Eventually, all the leaves fell from the trees and the axe decended. No amount of camouflage could conceal that we were talking about eviction. It was a powerful word I’d always associated with poverty, homelessness or unruly students, not a geriatric, albeit a difficult one. After three stressful weeks, miraculously another care home was found which, even more miraculously, was willing to take on another couple, one of whom had, er, confrontational conduct. Things weren’t easy but forewarned is forearmed. I undertook my second round of devious confiscation, the first one having proved remarkably successful. ‘What the eye doesn’t see, the heart doesn’t grieve over’, became my mantra.
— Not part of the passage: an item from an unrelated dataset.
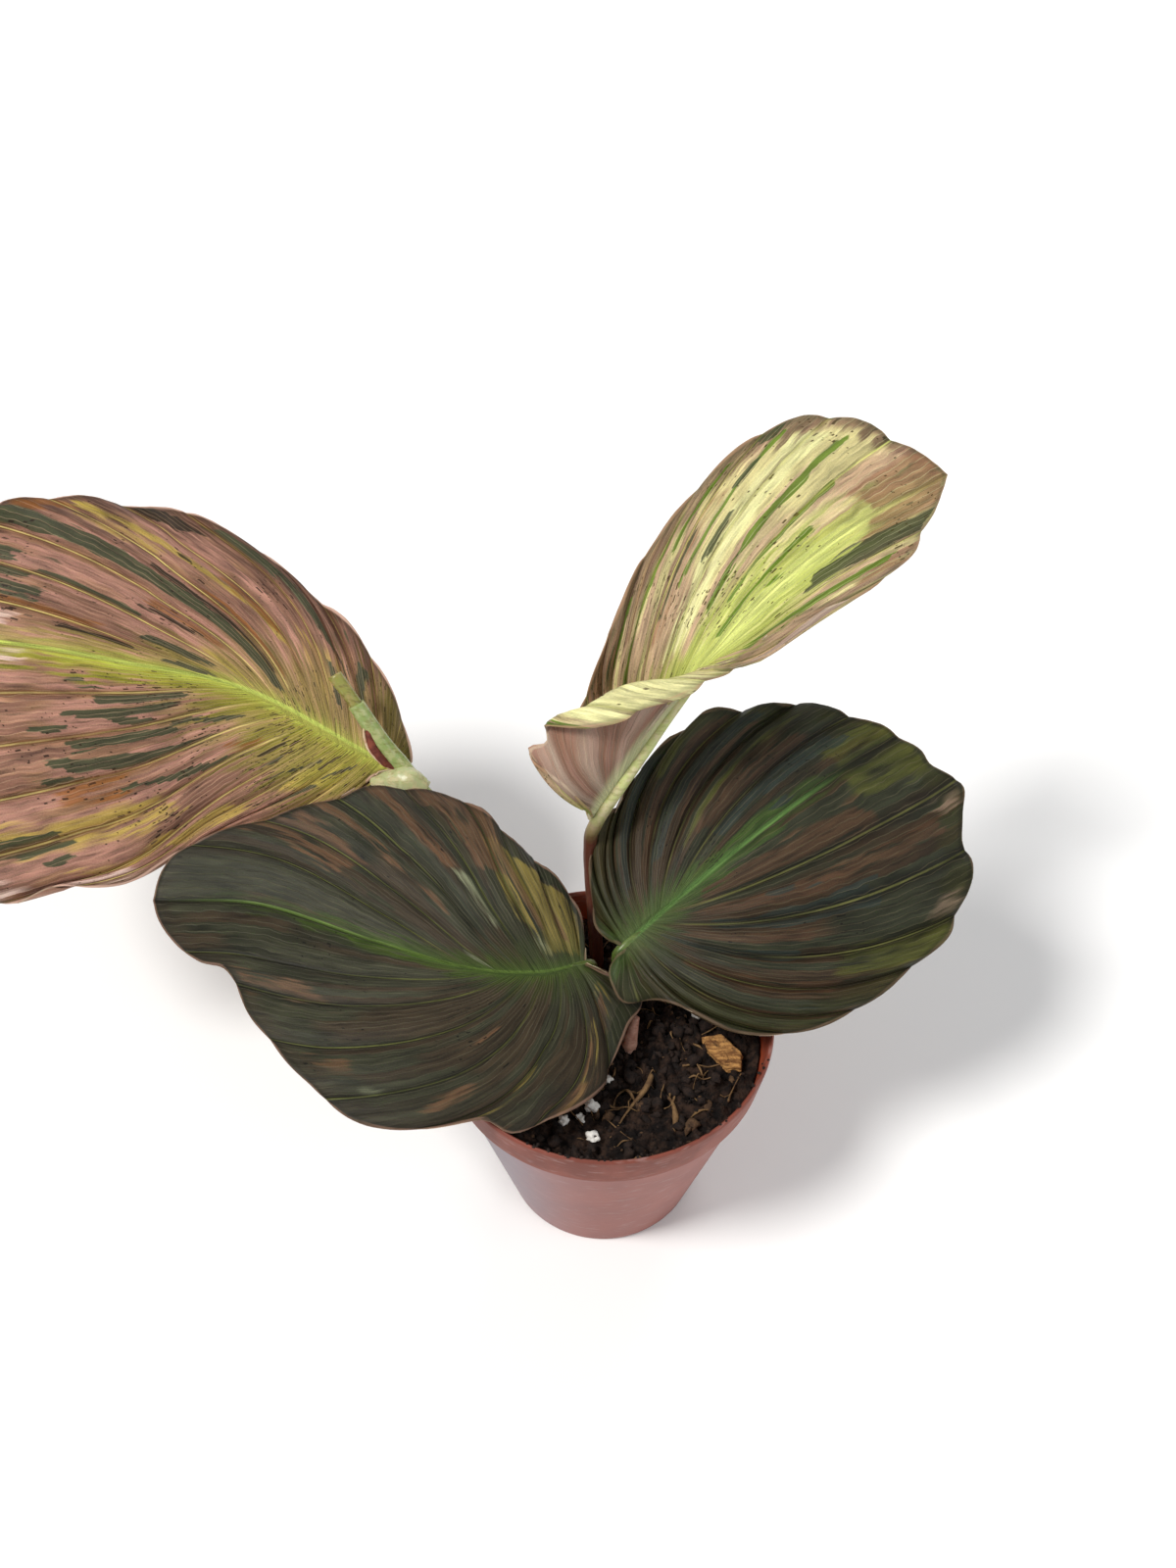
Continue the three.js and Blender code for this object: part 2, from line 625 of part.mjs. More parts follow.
function soilSolid() {
  let soil = soilBody();
  GRAINS.forEach((grain) => (soil = soil.add(grainSolid(grain))));
  FIBRES.forEach((fibre) => (soil = soil.add(fibreSolid(fibre))));
  const grow = HOLE_SLACK;
  const [x, y] = RIGHT_LEAF.stalk[0];
  const sheath = new THREE.CylinderGeometry(DRY_SHEATH.radius + grow, DRY_SHEATH.radius + grow, 40, 20);
  const holes = [
    keelRod(new LeafForm(LOWER_LEFT_LEAF), grow),
    keelRod(new LeafForm(TOP_LEAF), grow),
    rodSolid(LEFT_STEM.path, LEFT_STEM.radii, { sides: 12, grow }),
    rodSolid(SHOOT.path, SHOOT.radii, { sides: 10, grow }),
    solidOf(sheath.rotateX(Math.PI / 2).translate(x, y, DRY_SHEATH.foot - grow + 20)),
    chipSolid(grow),
  ];
  return largestBody(holes.reduce((body, hole) => body.subtract(hole), soil));
}

function meshOf(name, solid, color, roughness) {
  const { vertProperties, triVerts } = solid.getMesh();
  const geometry = new THREE.BufferGeometry();
  geometry.setAttribute("position", new THREE.BufferAttribute(vertProperties, 3));
  geometry.setIndex(new THREE.BufferAttribute(triVerts, 1));
  geometry.computeVertexNormals();
  const mesh = new THREE.Mesh(geometry, new THREE.MeshStandardMaterial({ color, roughness, metalness: 0 }));
  mesh.name = name;
  return mesh;
}

const plant = new THREE.Group();
plant.name = "potted_kaempferia";
plant.add(
  meshOf("pot", potSolid(), CLAY_BROWN, 0.6),
  meshOf("soil", soilSolid(), SOIL_BROWN, 0.95),
  meshOf("bark_chip", chipSolid(0), BARK_TAN, 0.9),
  meshOf("leaf_upper_left", leafSolid(UPPER_LEFT_LEAF), COPPER_GREEN, 0.5),
  meshOf("leaf_lower_left", leafSolid(LOWER_LEFT_LEAF), DARK_GREEN, 0.5),
  meshOf("leaf_right", leafSolid(RIGHT_LEAF), SLATE_GREEN, 0.5),
  meshOf("leaf_top", leafSolid(TOP_LEAF), LIME_GREEN, 0.5),
  meshOf("stem_left", leftStemSolid(), STALK_GREEN, 0.6),
  meshOf("dry_sheath", sheathSolid(), SHEATH_BROWN, 0.8),
  meshOf("shoot", rodSolid(SHOOT.path, SHOOT.radii, { sides: 10 }), SHOOT_PINK, 0.7),
);

export default plant;
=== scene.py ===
# Looks of the potted kaempferia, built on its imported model. Blender units are metres, +Z up.
# Leaf outlines, paths and radii are in millimetres, as the plant was measured, and scaled by MM.
import math
import random
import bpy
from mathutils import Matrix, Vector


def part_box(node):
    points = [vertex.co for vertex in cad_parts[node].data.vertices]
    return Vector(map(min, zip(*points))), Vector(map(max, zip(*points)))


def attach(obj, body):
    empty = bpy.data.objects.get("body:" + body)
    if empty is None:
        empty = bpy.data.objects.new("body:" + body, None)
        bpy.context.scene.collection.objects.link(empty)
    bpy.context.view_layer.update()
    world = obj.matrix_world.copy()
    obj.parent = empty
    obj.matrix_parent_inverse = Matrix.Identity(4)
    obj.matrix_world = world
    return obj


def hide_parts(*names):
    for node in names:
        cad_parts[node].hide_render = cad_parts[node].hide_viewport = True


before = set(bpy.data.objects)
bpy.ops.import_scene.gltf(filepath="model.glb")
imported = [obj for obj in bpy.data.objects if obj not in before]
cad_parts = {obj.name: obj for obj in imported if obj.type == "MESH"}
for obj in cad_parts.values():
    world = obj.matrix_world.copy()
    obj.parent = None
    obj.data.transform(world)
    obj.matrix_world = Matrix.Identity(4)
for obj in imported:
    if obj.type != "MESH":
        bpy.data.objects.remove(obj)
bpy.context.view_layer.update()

from types import SimpleNamespace

import bmesh
import bpy
import numpy as np
from mathutils import Matrix, Vector, noise

MM = 0.001
BODY = "root"
SEED = 7

# Camera: the photograph's view, solved on the pot's rim and base
CAMERA_AT = (0.0, -252.8, 405.4)
CAMERA_LOOKS_AT = (-7.5, 87.5, 70.0)
CAMERA_ROLL = 0.8
CAMERA_FOCAL_PX = 1590
PHOTO_HEIGHT_PX = 1600
SENSOR = 36.0

# Stage: soft lamps as (name, place in metres, spread in degrees, strength, colour)
FLOOR_REACH = 30 / MM
SKY_STRENGTH = 0.34
LIT_POINT = Vector((-0.05, 0.05, 0.08))
SUNS = [
    ("key", (-0.75, -0.35, 1.15), 17, 2.75, (1.0, 0.98, 0.95)),
    ("fill", (0.9, -0.5, 0.9), 45, 0.75, (0.94, 0.97, 1.0)),
    ("back", (0.2, 1.1, 0.9), 36, 0.65, (1.0, 1.0, 1.0)),
]

# Leaves
BLADE_ROWS = 44
COLUMNS_PER_PLEAT = 14
BLADE_THICKNESS = 0.55
EDGE_THICKNESS = 0.38
TURN_STEPS = 16
KEEL_STEPS = 6
KEEL_REACH = 0.88
KEEL_FOOT_SINK = 0.55
KEEL_TIP = 0.55
STALK_TRIM = 0.12
RUFFLE = 0.5
RUFFLES_ALONG = 23
RUFFLES_OUTWARD = 1.5
RIB_HEIGHT = 0.07
RIBS_PER_PLEAT = 4
EDGE_BULGE = 0.8
LEFT_SHIFT = 40.0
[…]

Life in ‘hotel number two’ was an improvement, even though nightwear was not left folded on the pillow with a foil wrapped mint at the end of the day. Occasional bus excursions were enjoyed and they were entertained in the lounge with varying success. Mixing with educated professionals was important for Mum, and as there was a professor, Justice of the Peace and neurosurgeon all under the same roof, this fitted her snob values perfectly and meant she could still hold her fur hatted head up in public!
Mum was too thin, having taken on an erratic pattern of either eating the wrong things, or not at all. Memories of ‘old’ Mum’s generous delectable dinner parties at home seemed a million miles away. Detailed planning, lists, stoked Aga cooker, polished silverware and Waterford crystal glasses shimmering on a linen tablecloth, beef olives, copious conversation, clink of cutlery and gleeful guffaws. In the care home, meals were often picked over, but the creases in her much loved leather armchair revealed a history of salted crisps, cheese straws and chocolate biscuits. The regularity of the appearance of a smeary glass tumbler on a drink’s mat on the windowsill at all times of the day, told another story, but one I chose not to read.
Losing a parent is never easy, and Mum’s demise was no exception. Her distressing, but hollow suicide threats spoke volumes for her wish to resign from life. In her last days, the tumult of recent years abruptly cleared and ‘old’ Mum reappeared and apologised profusely to everyone for having been so difficult. Forgiveness was of course granted, in equal measure.
In contrast to my father, I felt more drained than grief stricken, and concerned about the price he had paid for stoically tolerating my mother’s ‘chameleon’ characteristics for so long. It took a while for the memories of more recent painful episodes in Mum’s life to subside, but time heals.
Mum’s exquisitely embroidered picture hangs in our bedroom and her thick home-made oven gloves are still in use in our kitchen today. The Bakewell tarts have long gone and there are only thirteen tins of Portuguese sardines left, the rest having been devoured gradually over a number of years – and all without a fish knife and fork in sight.